_Problem to work on_.
Return the listing word for word, as given.

_Material for this exercise_.
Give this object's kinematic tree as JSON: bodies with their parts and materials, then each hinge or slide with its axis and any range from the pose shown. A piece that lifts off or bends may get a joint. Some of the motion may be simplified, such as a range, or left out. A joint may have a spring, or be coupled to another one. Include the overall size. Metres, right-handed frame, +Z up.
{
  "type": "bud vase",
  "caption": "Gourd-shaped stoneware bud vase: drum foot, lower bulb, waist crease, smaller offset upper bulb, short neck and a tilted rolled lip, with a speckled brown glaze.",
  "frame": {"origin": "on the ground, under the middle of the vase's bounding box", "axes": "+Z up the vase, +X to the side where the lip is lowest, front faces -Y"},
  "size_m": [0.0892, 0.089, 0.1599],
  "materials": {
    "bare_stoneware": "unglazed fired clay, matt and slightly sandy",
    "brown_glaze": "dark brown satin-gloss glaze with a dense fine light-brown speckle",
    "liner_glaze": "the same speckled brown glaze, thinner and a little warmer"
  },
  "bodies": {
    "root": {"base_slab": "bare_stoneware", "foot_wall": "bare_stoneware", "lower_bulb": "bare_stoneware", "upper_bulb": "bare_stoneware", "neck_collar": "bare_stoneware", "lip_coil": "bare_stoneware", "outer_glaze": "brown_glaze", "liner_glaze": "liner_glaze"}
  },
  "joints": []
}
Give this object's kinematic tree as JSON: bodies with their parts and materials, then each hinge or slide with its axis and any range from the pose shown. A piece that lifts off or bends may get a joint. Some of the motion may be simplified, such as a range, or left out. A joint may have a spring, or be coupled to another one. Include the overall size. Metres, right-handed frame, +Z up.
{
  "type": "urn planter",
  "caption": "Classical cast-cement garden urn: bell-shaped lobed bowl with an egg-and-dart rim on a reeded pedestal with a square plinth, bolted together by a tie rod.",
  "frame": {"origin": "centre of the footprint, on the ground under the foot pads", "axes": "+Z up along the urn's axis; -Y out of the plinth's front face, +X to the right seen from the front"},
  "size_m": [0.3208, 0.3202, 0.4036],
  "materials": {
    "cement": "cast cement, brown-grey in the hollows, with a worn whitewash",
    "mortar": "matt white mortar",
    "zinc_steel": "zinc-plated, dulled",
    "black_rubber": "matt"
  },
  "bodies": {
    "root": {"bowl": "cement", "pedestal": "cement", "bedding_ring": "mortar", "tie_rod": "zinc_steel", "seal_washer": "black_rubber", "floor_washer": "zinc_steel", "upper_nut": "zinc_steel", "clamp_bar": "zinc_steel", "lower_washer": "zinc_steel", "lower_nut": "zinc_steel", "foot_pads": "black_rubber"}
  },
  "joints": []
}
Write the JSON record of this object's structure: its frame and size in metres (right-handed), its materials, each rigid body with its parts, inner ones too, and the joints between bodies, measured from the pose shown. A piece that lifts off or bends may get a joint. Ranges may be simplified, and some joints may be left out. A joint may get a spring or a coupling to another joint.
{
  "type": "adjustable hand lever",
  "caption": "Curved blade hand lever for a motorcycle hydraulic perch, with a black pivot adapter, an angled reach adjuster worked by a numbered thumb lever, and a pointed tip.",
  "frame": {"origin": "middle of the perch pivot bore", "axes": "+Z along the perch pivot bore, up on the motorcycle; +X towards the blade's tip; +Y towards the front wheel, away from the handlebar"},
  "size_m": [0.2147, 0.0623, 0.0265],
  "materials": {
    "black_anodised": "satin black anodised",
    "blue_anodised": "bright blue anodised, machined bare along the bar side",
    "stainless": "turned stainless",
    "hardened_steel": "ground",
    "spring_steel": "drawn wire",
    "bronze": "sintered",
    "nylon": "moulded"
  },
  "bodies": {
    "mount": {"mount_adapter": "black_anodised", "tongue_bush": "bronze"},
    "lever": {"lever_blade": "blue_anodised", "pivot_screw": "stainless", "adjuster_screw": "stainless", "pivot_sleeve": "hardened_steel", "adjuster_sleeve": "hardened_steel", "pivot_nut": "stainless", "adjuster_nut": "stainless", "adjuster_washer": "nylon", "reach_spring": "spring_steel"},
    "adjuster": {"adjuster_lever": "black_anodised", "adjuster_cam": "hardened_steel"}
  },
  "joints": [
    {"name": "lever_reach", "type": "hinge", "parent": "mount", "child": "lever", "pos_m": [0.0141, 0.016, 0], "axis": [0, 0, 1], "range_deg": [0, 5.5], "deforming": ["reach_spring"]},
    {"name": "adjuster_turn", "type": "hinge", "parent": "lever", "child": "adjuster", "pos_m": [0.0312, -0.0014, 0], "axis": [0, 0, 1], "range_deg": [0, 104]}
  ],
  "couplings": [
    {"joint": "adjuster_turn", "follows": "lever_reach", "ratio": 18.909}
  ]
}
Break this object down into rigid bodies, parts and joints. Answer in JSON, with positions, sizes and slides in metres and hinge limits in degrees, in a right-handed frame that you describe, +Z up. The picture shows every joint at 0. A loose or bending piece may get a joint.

_Written solution_.
Give this object's kinematic tree as JSON: bodies with their parts and materials, then each hinge or slide with its axis and any range from the pose shown. A piece that lifts off or bends may get a joint. Some of the motion may be simplified, such as a range, or left out. A joint may have a spring, or be coupled to another one. Include the overall size. Metres, right-handed frame, +Z up.
{
  "type": "bud vase",
  "caption": "Gourd-shaped stoneware bud vase: drum foot, lower bulb, waist crease, smaller offset upper bulb, short neck and a tilted rolled lip, with a speckled brown glaze.",
  "frame": {"origin": "on the ground, under the middle of the vase's bounding box", "axes": "+Z up the vase, +X to the side where the lip is lowest, front faces -Y"},
  "size_m": [0.0892, 0.089, 0.1599],
  "materials": {
    "bare_stoneware": "unglazed fired clay, matt and slightly sandy",
    "brown_glaze": "dark brown satin-gloss glaze with a dense fine light-brown speckle",
    "liner_glaze": "the same speckled brown glaze, thinner and a little warmer"
  },
  "bodies": {
    "root": {"base_slab": "bare_stoneware", "foot_wall": "bare_stoneware", "lower_bulb": "bare_stoneware", "upper_bulb": "bare_stoneware", "neck_collar": "bare_stoneware", "lip_coil": "bare_stoneware", "outer_glaze": "brown_glaze", "liner_glaze": "liner_glaze"}
  },
  "joints": []
}
Give this object's kinematic tree as JSON: bodies with their parts and materials, then each hinge or slide with its axis and any range from the pose shown. A piece that lifts off or bends may get a joint. Some of the motion may be simplified, such as a range, or left out. A joint may have a spring, or be coupled to another one. Include the overall size. Metres, right-handed frame, +Z up.
{
  "type": "urn planter",
  "caption": "Classical cast-cement garden urn: bell-shaped lobed bowl with an egg-and-dart rim on a reeded pedestal with a square plinth, bolted together by a tie rod.",
  "frame": {"origin": "centre of the footprint, on the ground under the foot pads", "axes": "+Z up along the urn's axis; -Y out of the plinth's front face, +X to the right seen from the front"},
  "size_m": [0.3208, 0.3202, 0.4036],
  "materials": {
    "cement": "cast cement, brown-grey in the hollows, with a worn whitewash",
    "mortar": "matt white mortar",
    "zinc_steel": "zinc-plated, dulled",
    "black_rubber": "matt"
  },
  "bodies": {
    "root": {"bowl": "cement", "pedestal": "cement", "bedding_ring": "mortar", "tie_rod": "zinc_steel", "seal_washer": "black_rubber", "floor_washer": "zinc_steel", "upper_nut": "zinc_steel", "clamp_bar": "zinc_steel", "lower_washer": "zinc_steel", "lower_nut": "zinc_steel", "foot_pads": "black_rubber"}
  },
  "joints": []
}
Write the JSON record of this object's structure: its frame and size in metres (right-handed), its materials, each rigid body with its parts, inner ones too, and the joints between bodies, measured from the pose shown. A piece that lifts off or bends may get a joint. Ranges may be simplified, and some joints may be left out. A joint may get a spring or a coupling to another joint.
{
  "type": "adjustable hand lever",
  "caption": "Curved blade hand lever for a motorcycle hydraulic perch, with a black pivot adapter, an angled reach adjuster worked by a numbered thumb lever, and a pointed tip.",
  "frame": {"origin": "middle of the perch pivot bore", "axes": "+Z along the perch pivot bore, up on the motorcycle; +X towards the blade's tip; +Y towards the front wheel, away from the handlebar"},
  "size_m": [0.2147, 0.0623, 0.0265],
  "materials": {
    "black_anodised": "satin black anodised",
    "blue_anodised": "bright blue anodised, machined bare along the bar side",
    "stainless": "turned stainless",
    "hardened_steel": "ground",
    "spring_steel": "drawn wire",
    "bronze": "sintered",
    "nylon": "moulded"
  },
  "bodies": {
    "mount": {"mount_adapter": "black_anodised", "tongue_bush": "bronze"},
    "lever": {"lever_blade": "blue_anodised", "pivot_screw": "stainless", "adjuster_screw": "stainless", "pivot_sleeve": "hardened_steel", "adjuster_sleeve": "hardened_steel", "pivot_nut": "stainless", "adjuster_nut": "stainless", "adjuster_washer": "nylon", "reach_spring": "spring_steel"},
    "adjuster": {"adjuster_lever": "black_anodised", "adjuster_cam": "hardened_steel"}
  },
  "joints": [
    {"name": "lever_reach", "type": "hinge", "parent": "mount", "child": "lever", "pos_m": [0.0141, 0.016, 0], "axis": [0, 0, 1], "range_deg": [0, 5.5], "deforming": ["reach_spring"]},
    {"name": "adjuster_turn", "type": "hinge", "parent": "lever", "child": "adjuster", "pos_m": [0.0312, -0.0014, 0], "axis": [0, 0, 1], "range_deg": [0, 104]}
  ],
  "couplings": [
    {"joint": "adjuster_turn", "follows": "lever_reach", "ratio": 18.909}
  ]
}
Break this object down into rigid bodies, parts and joints. Answer in JSON, with positions, sizes and slides in metres and hinge limits in degrees, in a right-handed frame that you describe, +Z up. The picture shows every joint at 0. A loose or bending piece may get a joint.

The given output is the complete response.